** MATERIAL **
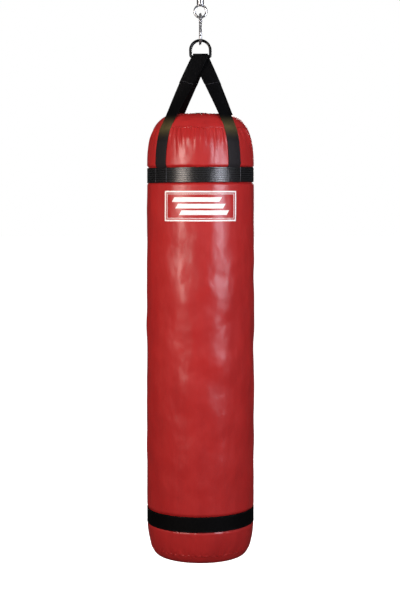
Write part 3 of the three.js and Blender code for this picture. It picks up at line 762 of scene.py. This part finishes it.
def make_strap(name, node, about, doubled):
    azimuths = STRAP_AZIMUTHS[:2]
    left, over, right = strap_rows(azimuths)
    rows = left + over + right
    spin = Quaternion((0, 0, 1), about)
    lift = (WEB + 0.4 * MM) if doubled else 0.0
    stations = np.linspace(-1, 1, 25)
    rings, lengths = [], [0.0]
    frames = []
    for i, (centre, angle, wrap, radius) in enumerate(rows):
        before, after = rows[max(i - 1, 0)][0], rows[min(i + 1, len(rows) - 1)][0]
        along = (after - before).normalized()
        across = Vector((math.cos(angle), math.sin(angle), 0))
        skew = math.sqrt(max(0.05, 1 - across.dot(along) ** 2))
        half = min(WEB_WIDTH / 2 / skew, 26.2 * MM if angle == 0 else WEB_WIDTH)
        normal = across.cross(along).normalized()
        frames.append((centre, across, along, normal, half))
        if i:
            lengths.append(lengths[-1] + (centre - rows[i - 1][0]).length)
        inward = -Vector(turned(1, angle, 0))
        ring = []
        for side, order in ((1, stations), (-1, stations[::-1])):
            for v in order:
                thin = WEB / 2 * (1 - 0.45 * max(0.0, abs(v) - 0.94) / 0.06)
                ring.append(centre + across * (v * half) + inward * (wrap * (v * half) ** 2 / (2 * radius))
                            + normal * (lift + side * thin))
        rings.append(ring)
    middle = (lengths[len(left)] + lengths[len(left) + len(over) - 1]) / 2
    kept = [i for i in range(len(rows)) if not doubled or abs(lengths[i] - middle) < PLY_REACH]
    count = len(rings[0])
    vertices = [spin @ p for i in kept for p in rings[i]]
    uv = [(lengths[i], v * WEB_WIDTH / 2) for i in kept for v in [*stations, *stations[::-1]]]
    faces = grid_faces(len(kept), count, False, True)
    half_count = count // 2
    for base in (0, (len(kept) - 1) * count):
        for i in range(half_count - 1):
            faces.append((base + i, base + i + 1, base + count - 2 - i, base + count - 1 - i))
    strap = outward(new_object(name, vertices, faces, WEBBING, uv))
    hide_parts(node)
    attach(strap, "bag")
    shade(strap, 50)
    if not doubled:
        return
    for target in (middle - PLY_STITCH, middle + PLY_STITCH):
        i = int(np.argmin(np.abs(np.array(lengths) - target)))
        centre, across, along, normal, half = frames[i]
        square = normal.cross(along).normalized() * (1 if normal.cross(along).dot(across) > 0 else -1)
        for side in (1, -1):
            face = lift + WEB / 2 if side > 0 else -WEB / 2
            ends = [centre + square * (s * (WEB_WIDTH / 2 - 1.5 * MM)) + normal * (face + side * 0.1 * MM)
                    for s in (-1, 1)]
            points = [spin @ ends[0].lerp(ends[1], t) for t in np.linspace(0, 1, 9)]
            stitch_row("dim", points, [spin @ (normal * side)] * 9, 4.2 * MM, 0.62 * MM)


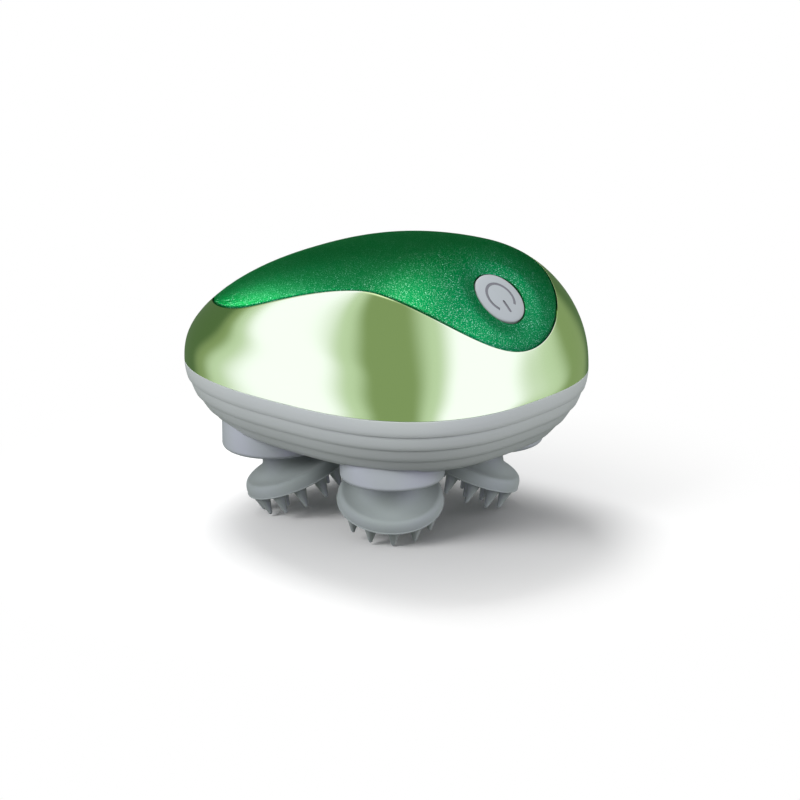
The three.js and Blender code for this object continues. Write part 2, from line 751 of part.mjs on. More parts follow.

** TASK PROMPT **
Please reproduce the entire listing, exactly as shown.

** FULL SOLUTION **
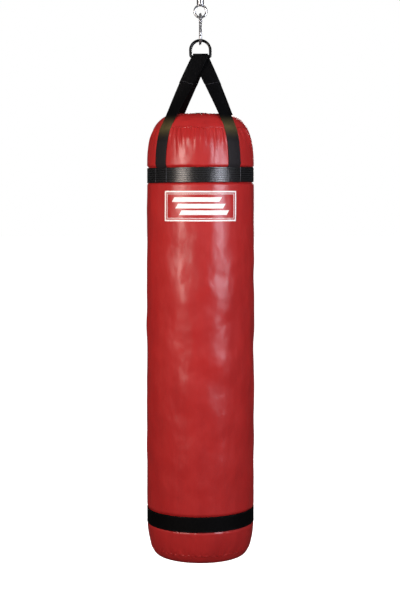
Write part 3 of the three.js and Blender code for this picture. It picks up at line 762 of scene.py. This part finishes it.
def make_strap(name, node, about, doubled):
    azimuths = STRAP_AZIMUTHS[:2]
    left, over, right = strap_rows(azimuths)
    rows = left + over + right
    spin = Quaternion((0, 0, 1), about)
    lift = (WEB + 0.4 * MM) if doubled else 0.0
    stations = np.linspace(-1, 1, 25)
    rings, lengths = [], [0.0]
    frames = []
    for i, (centre, angle, wrap, radius) in enumerate(rows):
        before, after = rows[max(i - 1, 0)][0], rows[min(i + 1, len(rows) - 1)][0]
        along = (after - before).normalized()
        across = Vector((math.cos(angle), math.sin(angle), 0))
        skew = math.sqrt(max(0.05, 1 - across.dot(along) ** 2))
        half = min(WEB_WIDTH / 2 / skew, 26.2 * MM if angle == 0 else WEB_WIDTH)
        normal = across.cross(along).normalized()
        frames.append((centre, across, along, normal, half))
        if i:
            lengths.append(lengths[-1] + (centre - rows[i - 1][0]).length)
        inward = -Vector(turned(1, angle, 0))
        ring = []
        for side, order in ((1, stations), (-1, stations[::-1])):
            for v in order:
                thin = WEB / 2 * (1 - 0.45 * max(0.0, abs(v) - 0.94) / 0.06)
                ring.append(centre + across * (v * half) + inward * (wrap * (v * half) ** 2 / (2 * radius))
                            + normal * (lift + side * thin))
        rings.append(ring)
    middle = (lengths[len(left)] + lengths[len(left) + len(over) - 1]) / 2
    kept = [i for i in range(len(rows)) if not doubled or abs(lengths[i] - middle) < PLY_REACH]
    count = len(rings[0])
    vertices = [spin @ p for i in kept for p in rings[i]]
    uv = [(lengths[i], v * WEB_WIDTH / 2) for i in kept for v in [*stations, *stations[::-1]]]
    faces = grid_faces(len(kept), count, False, True)
    half_count = count // 2
    for base in (0, (len(kept) - 1) * count):
        for i in range(half_count - 1):
            faces.append((base + i, base + i + 1, base + count - 2 - i, base + count - 1 - i))
    strap = outward(new_object(name, vertices, faces, WEBBING, uv))
    hide_parts(node)
    attach(strap, "bag")
    shade(strap, 50)
    if not doubled:
        return
    for target in (middle - PLY_STITCH, middle + PLY_STITCH):
        i = int(np.argmin(np.abs(np.array(lengths) - target)))
        centre, across, along, normal, half = frames[i]
        square = normal.cross(along).normalized() * (1 if normal.cross(along).dot(across) > 0 else -1)
        for side in (1, -1):
            face = lift + WEB / 2 if side > 0 else -WEB / 2
            ends = [centre + square * (s * (WEB_WIDTH / 2 - 1.5 * MM)) + normal * (face + side * 0.1 * MM)
                    for s in (-1, 1)]
            points = [spin @ ends[0].lerp(ends[1], t) for t in np.linspace(0, 1, 9)]
            stitch_row("dim", points, [spin @ (normal * side)] * 9, 4.2 * MM, 0.62 * MM)


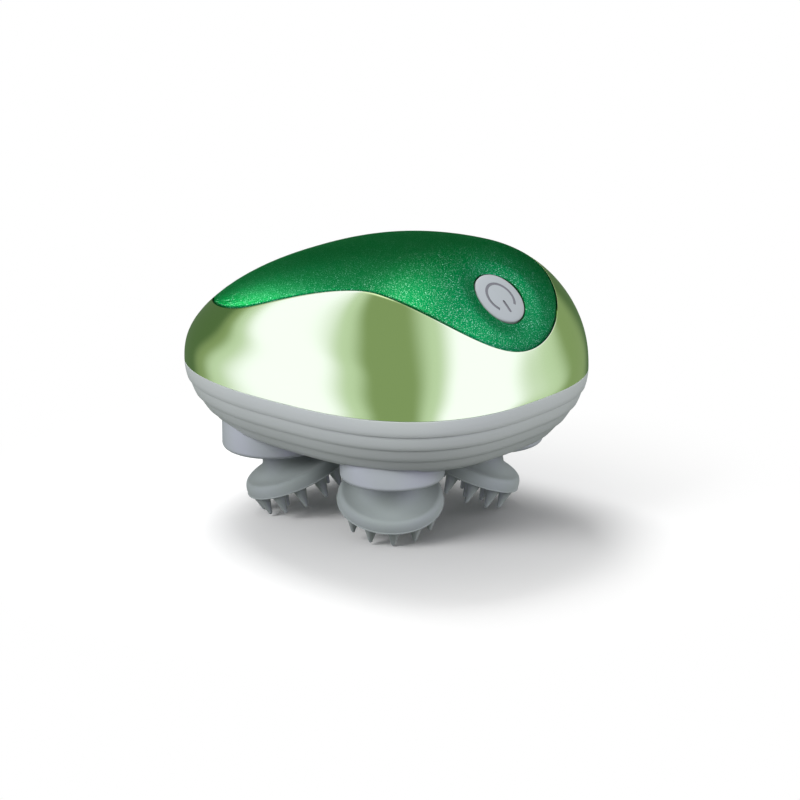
The three.js and Blender code for this object continues. Write part 2, from line 751 of part.mjs on. More parts follow.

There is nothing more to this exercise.